FINAL PRETRIAL SCHEDULING ORDER
SUSAN ILLSTON, District Judge.
On June 13, 2017, the Court held a final pretrial conference in the above captioned matter, which is set for jury trial beginning June 19, 2017. All parties were represented by counsel. The following matters were resolved:
1. Number of jurors and challenges: There will be a jury of 8 members. Each side shall have 4 peremptory challenges.
2. Voir dire: The Court will conduct general voir dire, including various of the questions requested by counsel in their proposed additional voir dire filings. Counsel for each side shall have up to 20 minutes total to question the panel.
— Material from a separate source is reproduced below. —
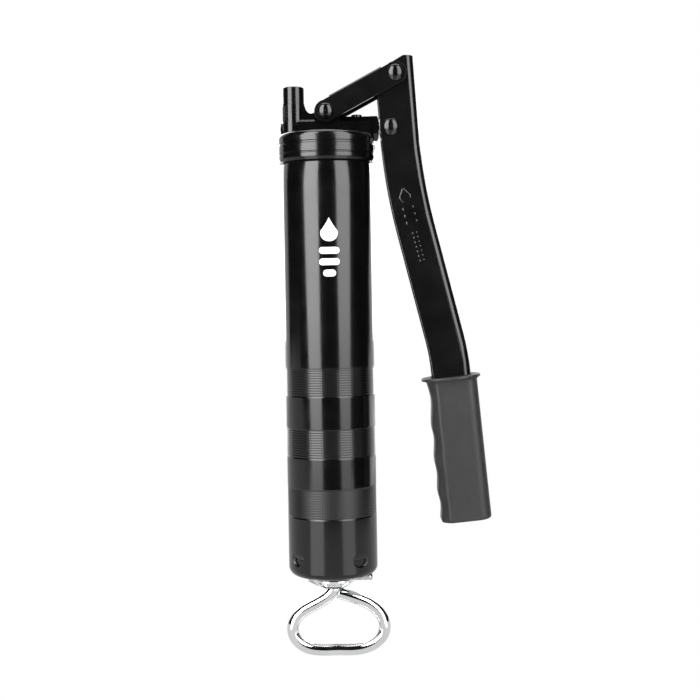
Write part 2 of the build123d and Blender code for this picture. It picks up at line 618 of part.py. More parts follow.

3. Jury instructions: The Court received proposed jury instructions from the parties; substantial disagreements remain between the parties. The parties are directed to meet and confer to resolve as many disputes as possible. The parties are further directed to provide to the Court no later than Tuesday, June 20, 2017 a succinct statement of the fundamental disagreements in the substantive instructions, together with the (few) competing instructions reflecting those disagreements. The Court will review same and inform counsel prior to closing argument which substantive instructions will be given.
4. Trial exhibits: No later than Monday, June 19, 2017, the parties shall submit their trial exhibits, in binders with numbered tabs separating and identifying each exhibit. The Court shall be provided with three sets (the originals for the file, one set for the Court and one set for the witnesses).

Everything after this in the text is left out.